Mainstream Christianity, by contrast, understands the Torah as a temporary, redemptive-historical administration that has reached its intended goal in Christ. Through the lens of Galatians, Romans, 2 Corinthians 3, Colossians, Philippians, Acts 15, and especially Hebrews 7–10, the New Testament repeatedly teaches that:

  • Jesus’ priesthood has replaced the Levitical priesthood.

  • A change of priesthood necessitates a change of law.

  • The old covenant is obsolete, fulfilled, and fading.

  • Torah’s rituals were shadows; Christ is the substance.

  • Gentile believers are not required to keep the law of Moses.

  • The Spirit—not Torah—is now the governing principle of life and holiness.

The book of Hebrews, especially chapters 7–10, makes the strongest possible theological case that the Mosaic covenant has reached its divine endpoint. Its priesthood, sacrifices, and regulatory structures were designed to be temporary, incomplete, and anticipatory. Christ does not renew the old system; He replaces it with a better covenant grounded in His once-for-all sacrifice, His eternal priesthood, and the internal transformation of the Spirit.

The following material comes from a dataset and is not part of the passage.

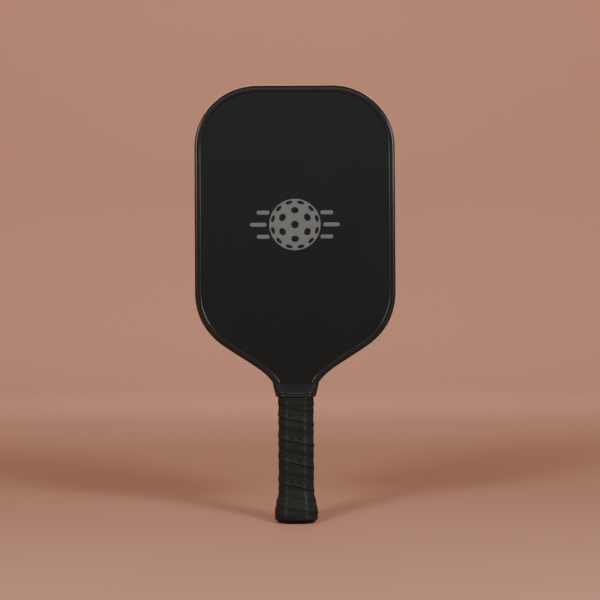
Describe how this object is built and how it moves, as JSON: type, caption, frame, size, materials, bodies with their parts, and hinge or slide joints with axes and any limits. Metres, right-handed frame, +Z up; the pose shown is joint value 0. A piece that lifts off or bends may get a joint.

Thus, the key difference is not about whether Christians should appreciate the Old Testament or learn from Israel’s heritage—both traditions affirm this. The core divide is whether Christians stand under the covenantal authority of the Mosaic Law. Historic Christian theology answers firmly and consistently: No. The HRM answers: In many ways, yes.

The entire sweep of the apostolic witness—from Acts to Paul to Hebrews—aligns on a single point: returning to Torah as covenantal authority is not spiritual maturity; it is a regression into a superseded administration that Christ fulfilled and set aside.